Chieng is a Harvard-educated comedian in an industry that AI cannot replicate. He has never needed a tool to compensate for a skill gap because his career depends on the irreplaceable thing: being Ronny Chieng. That's a privileged position from which to tell everyone else to destroy the machines.
For a lot of people, AI fills genuine gaps. I have tried to learn coding. Repeatedly. It didn't take. AI lets me build things I could not otherwise build. That's not cognitive surrender, it's access. The person who can't afford a lawyer but can use AI to understand their lease, the first-generation student who uses it to learn academic writing conventions, the small business owner who can't hire a copywriter, these aren't victims of cognitive debt.

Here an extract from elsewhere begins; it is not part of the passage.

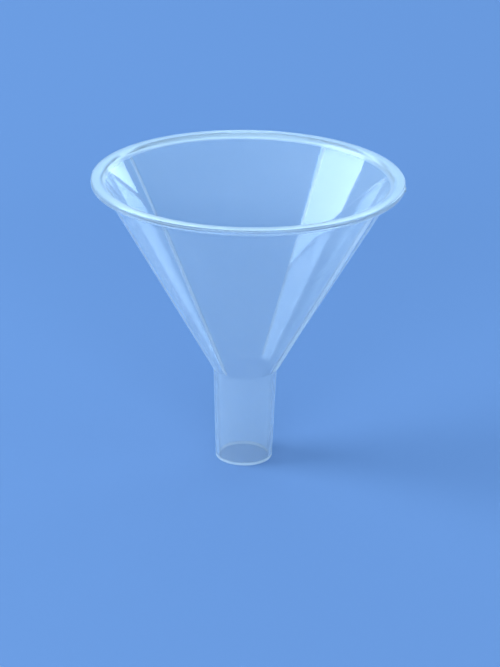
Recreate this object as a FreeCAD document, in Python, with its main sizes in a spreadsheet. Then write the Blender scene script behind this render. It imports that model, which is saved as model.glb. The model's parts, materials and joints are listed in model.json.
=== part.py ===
import FreeCAD, Part
import Sketcher
import os

# A powder funnel, injection-moulded in one shot from natural polypropylene: a flat ring-shaped rim,
# a straight 60 degree cone with four slim ribs along its outside, and a short, wide, slightly
# tapered stem. The moulding is drawn here as the regions that a drawing of it would name, which
# meet face to face.
#
# Frame: +Z points up along the funnel's axis, from the stem's open end to the rim. The origin is
# the centre of the stem's end face, which is what the funnel stands on. -Y is the front.
# All sizes are in millimetres, and angles are in degrees, turned from +X towards +Y.

DIMENSIONS = [
    ("rim_radius", 50.0, "outside of the rim"),
    ("rim_thickness", 2.0, "height of the rim's edge"),
    ("rim_edge_round", 0.5, "round on both outer corners of the rim"),
    ("mouth_round", 1.6, "round from the rim's top face into the cone"),
    ("funnel_height", 97.0, "stem end to the rim's top face"),
    ("rim_overhang", 3.4, "how far the rim stands out from the cone's outside"),
    ("cone_wall", 1.1, "wall of the cone, square to its surface"),
    ("stem_length", 31.3, "stem end to the start of the cone, on the outside"),
    ("stem_end_radius", 9.3, "outside of the stem at its open end"),
    ("stem_widening", 1.05, "how much the stem's radius grows from its end to the cone"),
    ("stem_wall", 1.1, "wall of the stem"),
    ("stem_end_round", 0.25, "round on the outer corner of the stem's end"),
    ("throat_collar", 2.5, "height of stem that is drawn with the cone"),
    ("throat_round", 1.5, "round between stem and cone, outside and inside"),
    ("rib_height", 1.0, "how far a rib stands out from the cone, measured level"),
    ("rib_thickness", 0.6, "thickness of a rib"),
    ("rib_foot_rise", 0.8, "start of a rib above the start of the cone"),
    ("rib_foot_lead", 1.5, "height over which a rib's foot reaches its full height"),
    ("rib_turn", -123.3, "direction of the front left rib"),
    ("gate_stand", 0.35, "how far the trimmed gate stands out from the rim"),
    ("gate_width", 2.4, "width of the trimmed gate along the rim"),
    ("gate_turn", -8.0, "direction of the trimmed gate"),
]

RIB_NAMES = ["rib_front_left", "rib_front_right", "rib_back_right", "rib_back_left"]
FULL_TURN = 360.0
RIB_STEP = FULL_TURN / len(RIB_NAMES)
UP = FreeCAD.Vector(0, 0, 1)

document = FreeCAD.newDocument("powder_funnel")


# ---- the driving dimensions -------------------------------------------------------------------

def make_sheet():
    """Write every driving dimension to the spreadsheet, with its name as the cell's alias."""
    sheet = document.addObject("Spreadsheet::Sheet", "dims")
    for row, (name, value, note) in enumerate(DIMENSIONS, start=1):
        sheet.set(f"A{row}", name)
        sheet.set(f"B{row}", str(value))
        sheet.set(f"C{row}", note)
        sheet.setAlias(f"B{row}", name)
    document.recompute()
    return sheet


sheet = make_sheet()

# Heights and radii that follow from the driving dimensions, as expressions on the sheet.
CONE_RIM_RADIUS = "(dims.rim_radius - dims.rim_overhang)"
STEM_ROOT_RADIUS = "(dims.stem_end_radius + dims.stem_widening)"
RIM_UNDERSIDE = "(dims.funnel_height - dims.rim_thickness)"
CONE_RISE = f"({RIM_UNDERSIDE} - dims.stem_length)"
CONE_RUN = f"({CONE_RIM_RADIUS} - {STEM_ROOT_RADIUS})"
CONE_SLOPE = f"({CONE_RUN} / {CONE_RISE})"
STEM_SLOPE = "(dims.stem_widening / dims.stem_length)"
# The cone's wall measured level, which is thicker than the wall measured square to it.
CONE_WALL_LEVEL = f"(dims.cone_wall * sqrt(1 + {CONE_SLOPE} * {CONE_SLOPE}))"
COLLAR_BOTTOM = "(dims.stem_length - dims.throat_collar)"
COLLAR_RADIUS = f"(dims.stem_end_radius + {STEM_SLOPE} * {COLLAR_BOTTOM})"
# Inside, the bore and the cone meet a little above or below where they meet on the outside.
THROAT_RISE = f"(({CONE_WALL_LEVEL} - dims.stem_wall) / ({CONE_SLOPE} - {STEM_SLOPE}))"
THROAT_HEIGHT = f"(dims.stem_length + {THROAT_RISE})"
THROAT_RADIUS = f"({STEM_ROOT_RADIUS} - dims.stem_wall + {STEM_SLOPE} * {THROAT_RISE})"
RIB_FOOT = "(dims.stem_length + dims.rib_foot_rise)"
RIB_FOOT_RADIUS = f"({STEM_ROOT_RADIUS} + {CONE_SLOPE} * dims.rib_foot_rise)"
RIB_LEAD_RADIUS = f"({RIB_FOOT_RADIUS} + {CONE_SLOPE} * dims.rib_foot_lead + dims.rib_height)"
# A rib is drawn half a wall deep into the cone, and the cone's outside trims it.
RIB_SINK = "(dims.cone_wall / 2)"


def value_of(expression):
    """Give the present value of an expression on the sheet."""
    return float(sheet.evalExpression(expression))


# ---- helpers ----------------------------------------------------------------------------------

def new_body(label):
    body = document.addObject("PartDesign::Body", label)
    body.Label = label
    return body


def origin_plane(body, role):
    for feature in body.Origin.OriginFeatures:
        if feature.Role == role:
            return feature
    raise ValueError(f"{body.Label} has no {role}")


def draw_outline(body, name, corners):
    """Draw a closed outline on the body's XZ plane, through corners given as expressions."""
    sketch = body.newObject("Sketcher::SketchObject", name)
    sketch.AttachmentSupport = [(origin_plane(body, "XZ_Plane"), "")]
    sketch.MapMode = "FlatFace"
    points = [FreeCAD.Vector(value_of(radius), value_of(height), 0) for radius, height in corners]
    count = len(points)
    for index in range(count):
        sketch.addGeometry(Part.LineSegment(points[index], points[(index + 1) % count]), False)
    for index in range(count):
        following = (index + 1) % count
        sketch.addConstraint(Sketcher.Constraint("Coincident", index, 2, following, 1))
    origin = -1
    for index, (radius, height) in enumerate(corners):
        across = sketch.addConstraint(
            Sketcher.Constraint("DistanceX", origin, 1, index, 1, points[index].x))
        sketch.setExpression(f"Constraints[{across}]", radius)
        up = sketch.addConstraint(
            Sketcher.Constraint("DistanceY", origin, 1, index, 1, points[index].y))
        sketch.setExpression(f"Constraints[{up}]", height)
    document.recompute()
    return sketch


def revolve(body, sketch):
    """Turn an outline right round the axis."""
    ring = body.newObject("PartDesign::Revolution", f"{body.Label}_turned")
    ring.Profile = sketch
    ring.ReferenceAxis = (sketch, ["V_Axis"])
    ring.Angle = FULL_TURN
    sketch.Visibility = False
    document.recompute()
    return ring


def edge_names(shape, radius, height):
    """Name the round edges at a radius and height, both given as expressions."""
    near = 1e-4
    found = []
    for number, edge in enumerate(shape.Edges, start=1):
        if not isinstance(edge.Curve, Part.Circle):
            continue
        same_radius = abs(edge.Curve.Radius - value_of(radius)) < near
        same_height = abs(edge.Curve.Center.z - value_of(height)) < near
        if same_radius and same_height:
            found.append(f"Edge{number}")
    if not found:
        raise ValueError(f"no round edge at radius {radius} and height {height}")
    return found


def round_edges(body, name, places, size):
    """Round the circular edges at each (radius, height) of the body's last feature."""
    base = body.Tip
    names = []
    for radius, height in places:
        names += edge_names(base.Shape, radius, height)
    fillet = body.newObject("PartDesign::Fillet", name)
    fillet.Base = (base, names)
    fillet.setExpression("Radius", size)
    document.recompute()
    return fillet


# ---- the regions of the moulding --------------------------------------------------------------

def make_stem():
    """The short wide spout: a thin tube that tapers towards its open end."""
    body = new_body("stem")
    sketch = draw_outline(body, "stem_outline", [
        ("dims.stem_end_radius - dims.stem_wall", "0"),
        ("dims.stem_end_radius", "0"),
        (COLLAR_RADIUS, COLLAR_BOTTOM),
        (f"{COLLAR_RADIUS} - dims.stem_wall", COLLAR_BOTTOM),
    ])
    revolve(body, sketch)
    round_edges(body, "stem_end_rounding", [("dims.stem_end_radius", "0")], "dims.stem_end_round")
    return body


def make_cone_wall():
    """The straight cone, with the collar at its throat that runs down into the stem."""
    body = new_body("cone_wall")
    sketch = draw_outline(body, "cone_outline", [
        (COLLAR_RADIUS, COLLAR_BOTTOM),
        (STEM_ROOT_RADIUS, "dims.stem_length"),
        (CONE_RIM_RADIUS, RIM_UNDERSIDE),
        (f"{CONE_RIM_RADIUS} - {CONE_WALL_LEVEL}", RIM_UNDERSIDE),
        (THROAT_RADIUS, THROAT_HEIGHT),
        (f"{COLLAR_RADIUS} - dims.stem_wall", COLLAR_BOTTOM),
    ])
    revolve(body, sketch)
    corners = [(STEM_ROOT_RADIUS, "dims.stem_length"), (THROAT_RADIUS, THROAT_HEIGHT)]
    round_edges(body, "throat_rounding", corners, "dims.throat_round")
    return body


def make_rim():
    """The flat ring that stiffens the mouth, with a rounded edge."""
    body = new_body("rim_flange")
    inside = f"({CONE_RIM_RADIUS} - {CONE_WALL_LEVEL})"
    mouth = f"({inside} + {CONE_SLOPE} * dims.rim_thickness)"
    sketch = draw_outline(body, "rim_outline", [
        (inside, RIM_UNDERSIDE),
        ("dims.rim_radius", RIM_UNDERSIDE),
        ("dims.rim_radius", "dims.funnel_height"),
        (mouth, "dims.funnel_height"),
    ])
    revolve(body, sketch)
    outer_corners = [("dims.rim_radius", RIM_UNDERSIDE), ("dims.rim_radius", "dims.funnel_height")]
    round_edges(body, "rim_edge_rounding", outer_corners, "dims.rim_edge_round")
    round_edges(body, "mouth_rounding", [(mouth, "dims.funnel_height")], "dims.mouth_round")
    return body


def make_cone_form():
    """The cone's outside as a full solid, which trims the ribs to the cone's surface."""
    form = document.addObject("Part::Cone", "cone_form")
    form.setExpression("Radius1", STEM_ROOT_RADIUS)
    form.setExpression("Radius2", CONE_RIM_RADIUS)
    form.setExpression("Height", CONE_RISE)
    form.setExpression("Placement.Base.z", "dims.stem_length")
    return form


def trim(label, blank, form, turn):
    """Cut a blank back to a form, and turn what is left about the axis to its direction."""
    piece = document.addObject("Part::Cut", label)
    piece.Label = label
    piece.Base = blank
    piece.Tool = form
    piece.Placement = FreeCAD.Placement(FreeCAD.Vector(), FreeCAD.Rotation(UP, value_of(turn)))
    piece.setExpression("Placement.Rotation.Angle", turn)
    return piece


def make_rib(label, number, cone_form):
    """One slim rib along the cone, from just above the throat to the underside of the rim."""
    plate = new_body(f"{label}_plate")
    sketch = draw_outline(plate, f"{label}_outline", [
        (f"{RIB_FOOT_RADIUS} - {RIB_SINK}", RIB_FOOT),
        (RIB_FOOT_RADIUS, RIB_FOOT),
        (RIB_LEAD_RADIUS, f"{RIB_FOOT} + dims.rib_foot_lead"),
        (f"{CONE_RIM_RADIUS} + dims.rib_height", RIM_UNDERSIDE),
        (f"{CONE_RIM_RADIUS} - {RIB_SINK}", RIM_UNDERSIDE),
    ])
    pad = plate.newObject("PartDesign::Pad", f"{label}_pad")
    pad.Profile = sketch
    pad.Midplane = True
    pad.setExpression("Length", "dims.rib_thickness")
    sketch.Visibility = False
    return trim(label, plate, cone_form, f"dims.rib_turn + {number * RIB_STEP}")


def make_gate():
    """What is left of the gate that fed the mould, trimmed off just proud of the rim."""
    block = document.addObject("Part::Box", "gate_block")
    block.setExpression("Length", "dims.gate_stand + dims.rim_edge_round")
    block.setExpression("Width", "dims.gate_width")
    # The gate is as tall as the upright part of the rim's edge, between its two rounds.
    block.setExpression("Height", "dims.rim_thickness - 2 * dims.rim_edge_round")
    block.setExpression("Placement.Base.x", "dims.rim_radius - dims.rim_edge_round")
    block.setExpression("Placement.Base.y", "-dims.gate_width / 2")
    block.setExpression("Placement.Base.z", f"{RIM_UNDERSIDE} + dims.rim_edge_round")
    rim_form = document.addObject("Part::Cylinder", "rim_form")
    rim_form.setExpression("Radius", "dims.rim_radius")
    rim_form.setExpression("Height", "dims.funnel_height")
    return trim("gate_mark", block, rim_form, "dims.gate_turn")


def check_document():
    for item in document.Objects:
        if "Invalid" in item.State or "Error" in item.State:
            raise RuntimeError(f"{item.Label} failed: {item.State}")


def check_part(part):
    shape = part.Shape
    if shape.isNull() or not shape.isValid() or len(shape.Solids) != 1:
        raise RuntimeError(f"{part.Label} isn't one valid solid")
    box = shape.BoundBox
    print(f"{part.Label}: {shape.Volume:.1f} mm3, z {box.ZMin:.2f} to {box.ZMax:.2f}")


parts = [make_stem(), make_cone_wall(), make_rim()]
cone_form = make_cone_form()
for number, label in enumerate(RIB_NAMES):
    parts.append(make_rib(label, number, cone_form))
parts.append(make_gate())

document.recompute()
check_document()
for part in parts:
    check_part(part)

os.makedirs("parts", exist_ok=True)
for part in parts:
    part.Shape.exportStep(os.path.join("parts", f"{part.Label}.step"))
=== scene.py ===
import json
import math

import bmesh
import bpy
from mathutils import Matrix, Vector

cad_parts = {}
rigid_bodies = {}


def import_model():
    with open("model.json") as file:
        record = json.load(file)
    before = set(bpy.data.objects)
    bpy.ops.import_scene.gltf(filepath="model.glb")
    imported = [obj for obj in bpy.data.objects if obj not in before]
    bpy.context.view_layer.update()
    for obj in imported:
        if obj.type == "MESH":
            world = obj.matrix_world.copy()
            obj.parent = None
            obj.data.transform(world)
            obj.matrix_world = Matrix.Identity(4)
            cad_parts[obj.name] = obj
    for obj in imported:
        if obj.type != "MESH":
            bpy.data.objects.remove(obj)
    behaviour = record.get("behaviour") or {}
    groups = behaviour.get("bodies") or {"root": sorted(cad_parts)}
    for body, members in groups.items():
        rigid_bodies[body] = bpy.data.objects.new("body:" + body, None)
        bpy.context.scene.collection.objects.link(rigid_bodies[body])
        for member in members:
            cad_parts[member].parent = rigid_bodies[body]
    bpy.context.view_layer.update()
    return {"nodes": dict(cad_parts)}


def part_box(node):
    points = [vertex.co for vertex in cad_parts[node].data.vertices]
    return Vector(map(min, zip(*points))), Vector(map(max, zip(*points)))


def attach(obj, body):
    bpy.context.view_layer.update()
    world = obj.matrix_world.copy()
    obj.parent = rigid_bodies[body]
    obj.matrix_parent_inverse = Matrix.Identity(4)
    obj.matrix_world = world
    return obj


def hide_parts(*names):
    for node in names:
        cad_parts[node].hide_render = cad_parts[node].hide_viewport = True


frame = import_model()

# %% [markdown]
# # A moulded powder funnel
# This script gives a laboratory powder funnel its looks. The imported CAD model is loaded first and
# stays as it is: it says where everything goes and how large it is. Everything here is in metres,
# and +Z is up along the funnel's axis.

MM = 0.001

# %% [markdown]
# ## What the funnel is
# The real funnel is one piece of natural polypropylene, which means polypropylene with no pigment
# in it. The CAD model divides it into regions that touch face to face. If those regions were drawn
# as they are, light would cross a pair of surfaces at every joint, and each joint would show as a
# line inside the plastic. So one closed skin is made here that stands for all of them, and its
# sizes are measured from the CAD nodes.

# %% Measuring the CAD nodes
NEAR = 0.01 * MM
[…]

They're people with a tool they wouldn't otherwise have.
That distinction matters because the access gap is not theoretical. Low-income Americans routinely face civil legal problems without enough help, a reality documented by the Legal Services Corporation's Justice Gap report. Small businesses are already using AI because they do not always have the staff, money, or time that larger firms do, which is exactly the kind of practical constraint described in the NFIB's 2025 technology survey. And in coding, the difference between outsourcing and scaffolding is already becoming a research question, with recent work on epistemic debt in novice programming showing both the danger and the possible middle path.
The problem Chieng is identifying is real. The solution, destroy it, is the luxury of someone who doesn't need it.